WILL farmers be soon growing their own vehicle lubricants? Or their toothbrush? Their phone?

This is a link to a recent article in Stock&Land Growing alternative to petroleum that is reviewing results of a scientific forum in Cairns this week, where 230 scientists from 20 countries gathered to explore the emerging prospects for plant oils.

Allan Green, deputy chief of CSIRO’s Plant Industry division and convenor of the forum, said the need to find a replacement for finite fossil fuel reserves and to reduce greenhouse gas emissions makes a case for the serious exploration of plant oils.

Plants will never replace the four billion tonnes of petroleum-based fuels the world now uses each year, Dr Green said, but about a tenth of fossil fuel use is in industrial chemicals and lubricants.

“The real end game is that we need to find another source of all the chemicals we use in industry - the plastics, the polymers that come from petroleum at the moment.”

“To do that you really need to make different oils, ones that have some of the properties of petroleum.”

A clear promise of plant oils is their lower contribution to greenhouse emissions.

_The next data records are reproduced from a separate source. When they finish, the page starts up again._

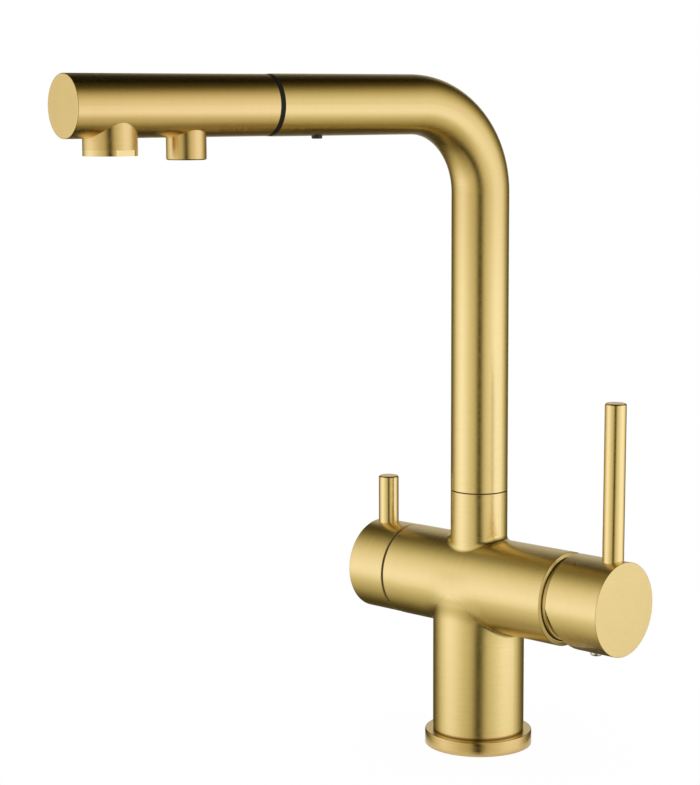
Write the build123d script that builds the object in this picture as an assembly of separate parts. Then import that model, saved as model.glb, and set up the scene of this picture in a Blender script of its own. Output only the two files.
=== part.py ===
from build123d import *
import math
import os

# A deck mounted three way kitchen tap: a column carries a cross barrel with the mixer handle at its
# +X end and the filtered water handle at its -X end, and a bent spout with a pull-out head.
# Millimetres, +Z up, origin at the centre of the base's underside. The user stands at -Y.

# --- sizes seen from outside ----------------------------------------------------------------------
tube_diameter = 28.4          # spout and neck
head_diameter = 28.0          # pull-out head
tube_wall = 1.5
barrel_diameter = 46.1
barrel_height = 82.9          # the barrel's axis above the deck
barrel_left = 44.4            # the column's axis to the barrel's left face
barrel_right = 56.15          # the column's axis to the barrel's right rim
column_step = 0.15            # how far the barrel stands proud of the column
column_blend = 2.0            # fillet between column and barrel
neck_top = 129.75
neck_blend = 3.0
ring_land = 4.0               # how far the base ring stands out from the column
ring_height = 7.2
arm_height = 320.6            # the arm's axis above the deck
bend_radius = 42.9
arm_reach = 123.2             # the column's axis to the arm's open end
spout_turn = -11.2            # the spout stands swivelled this far towards the filter handle, degrees
dock_rim = 2.2                # the black ring between arm and head
head_length = 102.4
swivel_seam = 0.4
seam_edge = 0.15              # chamfers either side of that seam
edge_round = 0.3

# --- fits -----------------------------------------------------------------------------------------
running_gap = 0.05            # radial gap of a turning or sliding fit
free_gap = 0.4                # between faces that never touch

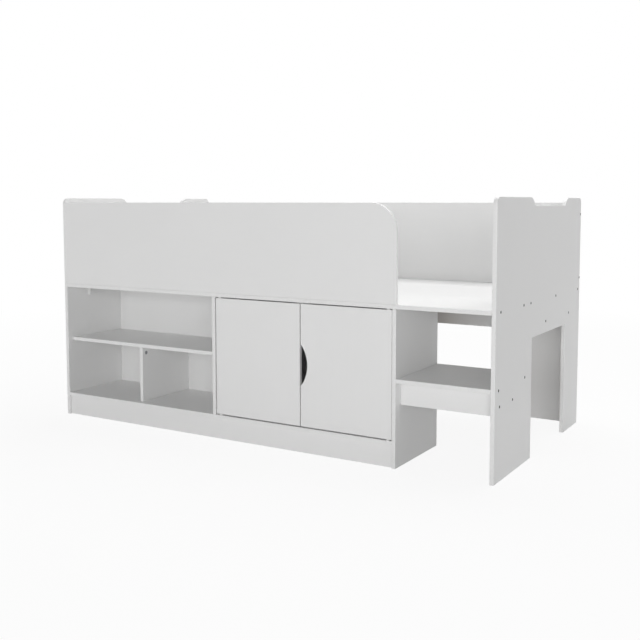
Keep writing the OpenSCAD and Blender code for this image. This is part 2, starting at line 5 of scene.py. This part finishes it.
import bmesh
import bpy
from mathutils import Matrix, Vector


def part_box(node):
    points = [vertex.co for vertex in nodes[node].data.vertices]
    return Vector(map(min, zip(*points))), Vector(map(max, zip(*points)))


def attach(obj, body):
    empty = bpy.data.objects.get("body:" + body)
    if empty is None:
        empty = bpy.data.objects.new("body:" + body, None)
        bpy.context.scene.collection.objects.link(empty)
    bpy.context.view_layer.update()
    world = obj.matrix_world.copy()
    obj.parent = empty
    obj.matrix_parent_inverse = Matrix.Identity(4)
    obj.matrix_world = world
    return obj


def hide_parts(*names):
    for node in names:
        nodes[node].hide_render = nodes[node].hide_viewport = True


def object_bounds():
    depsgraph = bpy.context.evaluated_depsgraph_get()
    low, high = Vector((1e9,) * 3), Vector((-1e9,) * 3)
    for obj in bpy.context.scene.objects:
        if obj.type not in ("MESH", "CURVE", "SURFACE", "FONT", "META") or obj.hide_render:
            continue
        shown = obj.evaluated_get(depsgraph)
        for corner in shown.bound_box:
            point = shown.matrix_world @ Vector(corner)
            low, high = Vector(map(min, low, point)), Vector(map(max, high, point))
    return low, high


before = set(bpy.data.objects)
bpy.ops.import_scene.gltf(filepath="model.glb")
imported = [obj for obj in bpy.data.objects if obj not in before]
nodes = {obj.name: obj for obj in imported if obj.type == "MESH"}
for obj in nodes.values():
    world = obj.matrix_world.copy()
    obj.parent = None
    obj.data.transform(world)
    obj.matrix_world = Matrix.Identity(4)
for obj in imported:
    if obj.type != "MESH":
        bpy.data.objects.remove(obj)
cad_low, cad_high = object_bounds()

# ---- Camera, from a fit to the photograph's edges

PHOTO_SIZE = 640                       # pixels, both ways
FOCAL_PX = 887.9
CENTRE_PX = (331.8, 274.0)             # where the lens axis meets the photograph
CAMERA_FROM_CORNER = Vector((2.9534, -2.7005, 0.9221))   # from the left front foot
CAMERA_YAW = 0.5367                    # to the left of +Y
CAMERA_PITCH = 0.0806                  # downwards
SENSOR_MM = 36.0


def make_camera():
    data = bpy.data.cameras.new("camera")
    data.sensor_width = SENSOR_MM
    data.lens = SENSOR_MM * FOCAL_PX / PHOTO_SIZE
    data.shift_x = (PHOTO_SIZE / 2 - CENTRE_PX[0]) / PHOTO_SIZE
    data.shift_y = (CENTRE_PX[1] - PHOTO_SIZE / 2) / PHOTO_SIZE
    camera = bpy.data.objects.new("camera", data)
    bpy.context.scene.collection.objects.link(camera)
    camera.location = cad_low + CAMERA_FROM_CORNER
    level = math.cos(CAMERA_PITCH)
    forward = Vector((
        -math.sin(CAMERA_YAW) * level,
        math.cos(CAMERA_YAW) * level,
        -math.sin(CAMERA_PITCH),
    ))
    camera.rotation_mode = "QUATERNION"
    camera.rotation_quaternion = forward.to_track_quat("-Z", "Y")
    bpy.context.scene.camera = camera


# ---- Materials

LENGTH, DEPTH, UP = range(3)           # the axes of the frame
SMOOTHER, ROUGHER = 0.06, 0.08         # how far a metal strays from its roughness


class Graph:
    """A material's nodes, with one Principled shader in place."""

    def __init__(self, name, colour, roughness, metallic=0.0):
        self.material = bpy.data.materials.new(name)
        self.material.use_nodes = True
        self.tree = self.material.node_tree
        self.shader = self.tree.nodes["Principled BSDF"]
        self.shader.inputs["Base Color"].default_value = (*colour, 1.0)
        self.shader.inputs["Roughness"].default_value = roughness
        self.shader.inputs["Metallic"].default_value = metallic
        self.material.diffuse_color = (*colour, 1.0)

    def add(self, kind, **settings):
        node = self.tree.nodes.new(kind)
        for key, value in settings.items():
            setattr(node, key, value)
        return node

    def join(self, source, target):
        self.tree.links.new(source, target)

    def place(self, scale):
        """Position in the row frame, times a scale along each axis."""
        coords = self.add("ShaderNodeTexCoord")
        mapping = self.add("ShaderNodeMapping")
        mapping.inputs["Scale"].default_value = scale
        self.join(coords.outputs["Object"], mapping.inputs["Vector"])
        return mapping.outputs["Vector"]

    def noise(self, scale, detail=3.0, rough=0.5):
        """Noise from 0 to 1, with a scale in cells per metre along each axis."""
        texture = self.add("ShaderNodeTexNoise")
        texture.inputs["Scale"].default_value = 1.0
        texture.inputs["Detail"].default_value = detail
        texture.inputs["Roughness"].default_value = rough
        self.join(self.place(scale), texture.inputs["Vector"])
        return texture.outputs["Fac"]

    def spread(self, value, low, high, from_low=0.25, from_high=0.75):
        """Maps the middle of a noise's values to a range."""
        ramp = self.add("ShaderNodeMapRange")
        ramp.inputs["From Min"].default_value = from_low
        ramp.inputs["From Max"].default_value = from_high
        ramp.inputs["To Min"].default_value = low
        ramp.inputs["To Max"].default_value = high
        self.join(value, ramp.inputs["Value"])
        return ramp.outputs["Result"]

    def times(self, first, second):
        product = self.add("ShaderNodeMath", operation="MULTIPLY")
        self.join(first, product.inputs[0])
        self.join(second, product.inputs[1])
        return product.outputs["Value"]

    def tint(self, dark, light, factor):
        mix = self.add("ShaderNodeMix", data_type="RGBA")
        mix.inputs["A"].default_value = (*dark, 1.0)
        mix.inputs["B"].default_value = (*light, 1.0)
        self.join(factor, mix.inputs["Factor"])
        self.join(mix.outputs["Result"], self.shader.inputs["Base Color"])

    def roughen(self, value):
        self.join(value, self.shader.inputs["Roughness"])

    def bump(self, height, depth):
        bump = self.add("ShaderNodeBump")
        bump.inputs["Distance"].default_value = depth
        bump.inputs["Strength"].default_value = 1.0
        self.join(height, bump.inputs["Height"])
        self.join(bump.outputs["Normal"], self.shader.inputs["Normal"])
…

“Every time we dig up fossil fuels we bring carbon into the atmosphere, and that raises the bar on getting emissions out of the atmosphere. It doesn’t make a lot of sense to keep pulling it out of the ground and then keep trying to sequester it back in there.

“Plants utilise carbon dioxide that’s already in the atmosphere, and we can make products from them and lock some of that CO2 away. It’s a sort of biosequestration system that in the long term might be able to maintain some sort of equilibrium in the carbon cycle.”

Dr Green expects that getting plants to produce the right sort of oils will take until 2015-2020.